Infection with influenza virus causes a highly contagious disease of the respiratory tract. Influenza represents a unique therapeutic challenge due to both seasonal antigen shift and drift. Conventional approaches for therapeutic targeting of influenza pathogens have consistently faced obstacles arising from the development of resistant strains and a lack of broad-spectrum application. The overall goal of this project is to develop broad- spectrum Host Oriented Therapeutic antibodies that are active against all strains of influenza including those that are resistant to current antiviral therapies. Phase I of this project has been successfully completed. Our original proposal centered upon a newly- developed approach, Random Homozygous Gene Perturbation (RHGP), which can simultaneously knockdown both copies of a target gene and identify those target knock-outs that are well-tolerated in normal cells but inhibit influenza infection. We applied RHGP to identify a set of host-oriented targets that prevent influenza killing of host cells and validate these targets. We further emphasized one particular pathway, based on the RHGP discovery of Nedd4 Binding Protein 2 (N4BP2) and WWP2, a member of Nedd4 family. This investigation allowed us to demonstrate that Nedd4 is exposed on the surface of influenza-infected cells but not on non-infected cells. This unique discovery positions us with an opportunity to develop a broad-spectrum inhibitor of influenza infection, which could act both as a therapeutic and prophylactic therapy to combat seasonal or pandemic forms of influenza.
The specific aims of Phase II are to 1) Create human scFv libraries and screen the candidate antibodies using Nedd4 protein and the peptides.
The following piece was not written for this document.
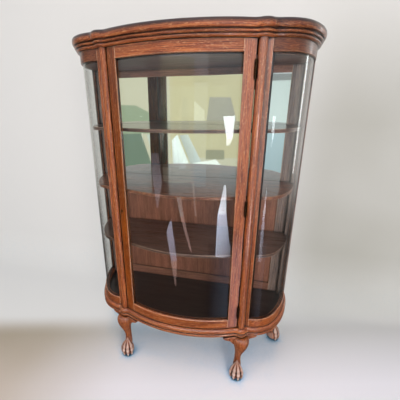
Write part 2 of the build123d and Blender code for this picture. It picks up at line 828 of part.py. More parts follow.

We will isolate approximately 200 different Nedd4-specific scFvs, from which we will select at least 10 different candidates that demonstrate immunoreactivity against a broad-spectrum of seasonal influenza variants and other potential pandemic variants. The leading ten scFv candidates will then be constructed into full-length human IgG1. 2) Evaluate the safety and antiviral activity of the antibody candidates to identify a lead candidate for IND-enabling studies through ADCC, CDC and direct antiviral activity. 3) Optimize the lead candidate to enable the nomination of a Clinical Candidate that has the greatest potential for becoming a successful IND. We believe the concept of selective targeting of influenza-infected cells has exciting prospects and that it is feasible to develop a therapeutic monoclonal antibody that is applicable to a broad spectrum of seasonal and pandemic influenza strains.
Conventional approaches for therapeutic targeting of the influenza virus have consistently faced obstacles arising from a high viral mutation rate and a lack of broad-spectrum application. The overall goal of this project is to develop broad-spectrum Host Oriented Therapeutic antibodies that target Nedd4, a molecule that is selectively exposed on the surface of influenza-infected cells. These antibodies are expected to be active against all strains of influenza, including those with resistance to current antiviral therapies.